Rush-hour on the Bottelnek Pass probably equates to less than 3 vehicles per week. This drive is well and truly off the beaten track and if you've driven all the other big passes in the area, then seek out this very special road as it offers a different type of opportunity to appreciate the wild and rugged Eastern Cape countryside.
Depending on the weather, this pass can be driven in a normal car, but if it's been raining heavily, things could get very slippery, in which case a 4x4 would be a better option. If it's been snowing, dont drive this pass at all in any vehicle, as there are some very steep drop-offs and oddly cambered corners, which could easily induce a slide down the mountain.
The pass is aptly named as the valley down which it descends forms a bottle neck in the north-east. Once you've descended the pass, which is steep and has two very sharp hairpin bends, the road crosses the Bottelnekspruit, then follows this river for many kilometres along a beautiful valley. This exit drive is perhaps more beautiful than the pass itself as the road meanders between lonely farms amongst the foothills of the southern Drakensberg. Here you will see old barns built from dressed sandstone in that unique style specific to the part of the Eastern Cape, where the Scottish influence still runs deep to this day.
The road and the pass form a connecting road between the tarred R58 just west of Barkly East and the gravel surfaced R393 close to the Wartrail and New England area and services just 3 farms. If you're looking for peace, quiet and serenity, then bookmark this pass and spend half a day getting lost in its charm.
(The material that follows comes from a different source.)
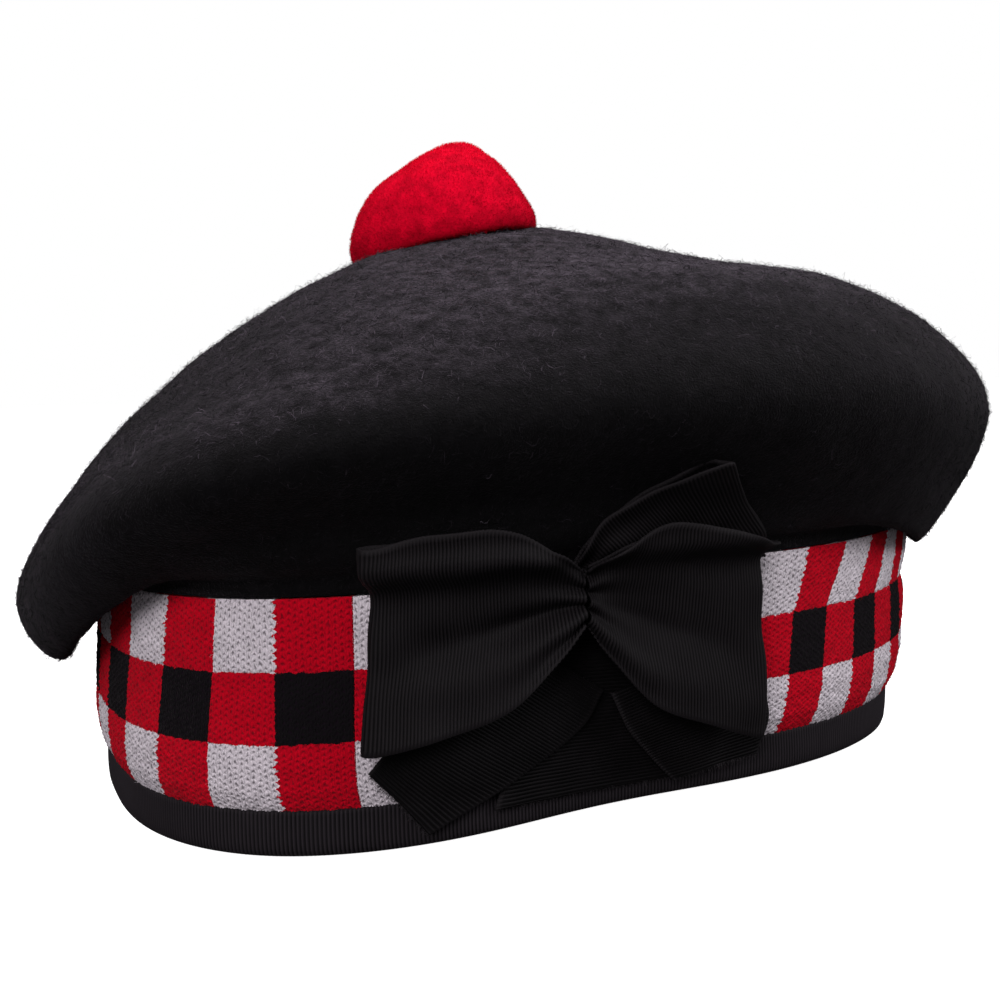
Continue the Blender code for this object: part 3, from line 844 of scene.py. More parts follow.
def add_wool(tree, mottle_size, fibre_size, streak):
    node = tree.nodes.new("ShaderNodeGroup")
    node.node_tree = bpy.data.node_groups.get("matted_wool") or wool_group()
    place = tree.nodes.new("ShaderNodeTexCoord")
    tree.links.new(place.outputs["Object"], node.inputs["Vector"])
    node.inputs["Mottle Size"].default_value = mottle_size
    node.inputs["Fibre Size"].default_value = fibre_size
    node.inputs["Streak"].default_value = streak
    return node


def bump(tree, shader, height, depth):
    node = tree.nodes.new("ShaderNodeBump")
    node.inputs["Distance"].default_value = depth
    tree.links.new(height, node.inputs["Height"])
    tree.links.new(node.outputs[0], shader.inputs["Normal"])


def sheen(shader, weight, roughness, tint):
    shader.inputs["Sheen Weight"].default_value = weight
    shader.inputs["Sheen Roughness"].default_value = roughness
    shader.inputs["Sheen Tint"].default_value = (*tint, 1.0)


def shade_node(tree):
    """Reads the point attribute that set_shade writes."""
    node = tree.nodes.new("ShaderNodeAttribute")
    node.attribute_name = "shade"
    return node.outputs["Fac"]


def toned(colour, share):
    return tuple(part * share for part in colour)


def felt_material(name, colour, nap_colour):
    """Dark matted wool with pale fibres in patches, and painted top light: much paler where it faces up."""
    material, tree, shader = new_material(name, 0.95, 0.08)
    wool = add_wool(tree, 0.0035, 0.00045, 2.0)
    patchy = ranged(tree, wool.outputs["Mottle"], 0.30, 0.72)
    ground = mixed(tree, patchy, toned(colour, 0.60), toned(colour, 1.45))
    pale = ranged(tree, wool.outputs["Fibres"], 0.62, 0.86, 0.0, 0.04)
    # Painted top light: the felt turns towards the nap colour where its normal points up, in place of light
    # from above
    surface = tree.nodes.new("ShaderNodeNewGeometry")
    facing = tree.nodes.new("ShaderNodeSeparateXYZ")
    tree.links.new(surface.outputs["Normal"], facing.inputs[0])
    painted_top_light = maths(tree, "POWER", maths(tree, "MAXIMUM", facing.outputs[2], 0.0), 10.0)
    grain = ranged(tree, wool.outputs["Fibres"], 0.52, 0.78, 0.10, 1.0)
    patches = ranged(tree, wool.outputs["Mottle"], 0.34, 0.66, 0.15, 1.85)
    grain = maths(tree, "MULTIPLY", grain, patches)
    pale_fibres_and_top_light = maths(tree, "MAXIMUM", pale, maths(tree, "MULTIPLY", painted_top_light, grain))
    tree.links.new(mixed(tree, pale_fibres_and_top_light, ground, nap_colour), shader.inputs["Base Color"])
    sheen(shader, 0.050, 0.24, (0.92, 0.81, 0.93))
    bump(tree, shader, wool.outputs["Height"], 0.00060)
    return material


def fibre_material(name, dark, pale, sheen_weight, shine):
    """Loose fibres, each between two colours by its shade."""
    material, tree, shader = new_material(name, 0.8, shine)
    tree.links.new(mixed(tree, shade_node(tree), dark, pale), shader.inputs["Base Color"])
    sheen(shader, sheen_weight, 0.5, pale)
    return material


def dice_material(name, red, white, black):
    """Colour by die from the UV map, which counts stitches across and up, with painted shade in the gaps of
    the knit.
    """
    material, tree, shader = new_material(name, 0.9, 0.04)
    stitch = tree.nodes.new("ShaderNodeSeparateXYZ")
    tree.links.new(tree.nodes.new("ShaderNodeUVMap").outputs[0], stitch.inputs[0])
    across, up = stitch.outputs[0], stitch.outputs[1]
    wool = add_wool(tree, 0.004, 0.00022, 3.0)
    ragged = wool.outputs["Fibres"]
    loose = tree.nodes.new("ShaderNodeTexNoise")
    loose.inputs["Scale"].default_value = 700.0
    loose.inputs["Detail"].default_value = 1.0
    tree.links.new(tree.nodes["Texture Coordinate"].outputs["Object"], loose.inputs["Vector"])
    drift = tree.nodes.new("ShaderNodeSeparateColor")
    tree.links.new(loose.outputs["Color"], drift.inputs[0])

    def step(operation, *values):
        return maths(tree, operation, *values)

    def shifted(value, noise_value, noise_middle, reach):
        return step("MULTIPLY_ADD", step("SUBTRACT", noise_value, noise_middle), reach, value)

    # Which die: its edges wander with the yarn, and the stitches make teeth of a white one's right edge
    row = step("FLOOR", step("DIVIDE", shifted(
        shifted(up, drift.outputs[1], 0.5, 0.7), ragged, 0.6, 0.8), STITCHES_UP))
    middle = step("COMPARE", row, 1.0, 0.1)
    right_edge = step("MODULO", step("ROUND", step("DIVIDE", across, STITCHES_ACROSS)), 2.0)
    beat = shifted(step("MULTIPLY", up, 0.80), drift.outputs[2], 0.5, 1.2)
    wave = step("ABSOLUTE", step("SINE", step("MULTIPLY", beat, math.pi)))
    tooth = step("MULTIPLY_ADD", wave, -0.75, 0.30)
    tooth = step("MULTIPLY", tooth, step("MULTIPLY_ADD", middle, -0.7, 1.0))
    edge = step("MULTIPLY_ADD", tooth, right_edge, shifted(across, ragged, 0.6, 0.8))
    column = step("FLOOR", step("DIVIDE", edge, STITCHES_ACROSS))
    odd = step("MODULO", step("ADD", column, 1000.0), 2.0)
    yarn = mixed(tree, middle, mixed(tree, odd, white, red), mixed(tree, odd, red, black))

    # The gaps beside the two legs of a stitch, and across them where the next stitch comes through,
    # darkened with painted shade
    u = shifted(across, drift.outputs[0], 0.5, 0.8)
    side = step("MULTIPLY", step("ABSOLUTE", step("SUBTRACT", step("FRACT", u), 0.5)), 2.0)
    leg = step("MULTIPLY_ADD", step("SINE", step("MULTIPLY", side, math.pi)), 0.55, 0.45)
    stagger = step("MODULO", step("FLOOR", u), 2.0)
    v = step("MULTIPLY_ADD", stagger, 0.5, shifted(up, drift.outputs[2], 0.5, 1.1))
    slip = step("MULTIPLY", step("MULTIPLY_ADD", side, 0.5, v), math.pi)
    strand = step("MAXIMUM", step("ABSOLUTE", step("SINE", slip)), step("MULTIPLY", side, 0.8))
    frayed = shifted(step("MULTIPLY", leg, strand), ragged, 0.6, 1.0)
    open_part = step("SUBTRACT", 1.0, ranged(tree, frayed, 0.08, 0.55))
    pale = step("MULTIPLY", step("SUBTRACT", 1.0, odd), step("SUBTRACT", 1.0, middle))
    # Painted shade: the gaps between the stitches are darkened in the yarn's colour, deeper in the white
    # dice
    gap = step("MULTIPLY", open_part, step("MULTIPLY_ADD", pale, 0.16, 0.58))
    yarn_with_painted_gap_shade = mixed(tree, gap, yarn, (0.010, 0.004, 0.010))
    dull = ranged(tree, wool.outputs["Mottle"], 0.30, 0.70, 0.16, 0.0)
    tree.links.new(mixed(tree, dull, yarn_with_painted_gap_shade, (0.0, 0.0, 0.0)), shader.inputs["Base Color"])
    sheen(shader, 0.02, 0.5, (1.0, 0.85, 0.9))
    bump(tree, shader, frayed, 0.00022)
    return material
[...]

***** BOTTELNEK PASS *****
New passes added this week:
Amampoort (Northern Cape)
Amandeihoogte (Northern Cape)
We have just returned from another epic filming trip to the Eastern Cape, where we managed to dodge most of the bad weather and capture good video footage on over 60 passes and poorts over a period of 5 days. Our main goal was to refilm the Big 8 passes (Naude's Nek, Carlisleshoekspruit, Volunteershoek, Lundin's Nek, Joubert's Pass, Bastervoetpad, Barkly Pass and Otto du Plessis pass) as well as film the two new passes of Ben MacDhui and the TTT (Tiffindell Tenahead Traverse). The rain held off and other than some heavy mist on the Eastern side of Naude's Nek, we had a clean run on all the passes.
Once at Tiffindell, we joined up with our Jhb based film unit and tandem filmed the more difficult passes. Once the 10 big passes were completed, we split up in an effort to film as many passes as possible and at the time of writing this news release, our Jhb film unit is still out there working over Chistmas to get the best footage for you.
As mentioned a few weeks ago, these 10 passes will form the basis of the new Ben 10 Challenge, where any 4x4 driver, adventure motorcyclist or MTB cyclist may enter to drive/ride all 10 passes in 7 days. It's not nearly as difficult as it sounds, as we drove all 10 passes in 4 days (admittedly there wasn't much time for relaxing!). The challenge will carry a small entry fee and should be launched within the next six weeks. It will have it's own dedicated page on this website and once you've completed the challenge, you will be allocated a permanent number and your name and efforts will be displayed on the page in perpetuity. The challenge is being actively supported by the local tourism and hospitality industry. Several quality prizes will be on offer and details will be divulged closer to the launch date.
On the way to the Eastern Cape highlands, we managed to film a rash of new passes and poorts. These will be available progressively on the website over the next few months.
During one of the climbs of the Carlisleshoekspruit Pass, we were able to successfully recover a VW Polo TDi with a luggage trailer, which had lost traction on the lower gravel section. The driver then tried reversing to a more level area, at which point the trailer jack-knifed. They were in a fair spot of trouble and it was getting dark as well. Having access to our Land Cruiser, meant we could tow the Polo and it's trailer up to the first switchback, where we unhitched the trailer. We towed the Polo (which at that stage was emitting a distinct smell of a burning clutch) to the next hairpin, then reversed back down to hitch up the trailer, whilst the Polo's passengers were dispatched to get a lift in our other camera vehicle a little higher up the pass. Everyone made it up to Tiffindell in one piece and the family enjoyed a wonderful holiday at 2720m ASL. This is a valuable lesson to never attempt to tow a trailer up this pass in any front wheel drive vehicle.
Thought for the day: "Wishing our readers, followers and friends a joyous festive season amongst family and friends. Thank you for your loyal support throughout 2016 and we promise to bring you more in 2017. Drive with care."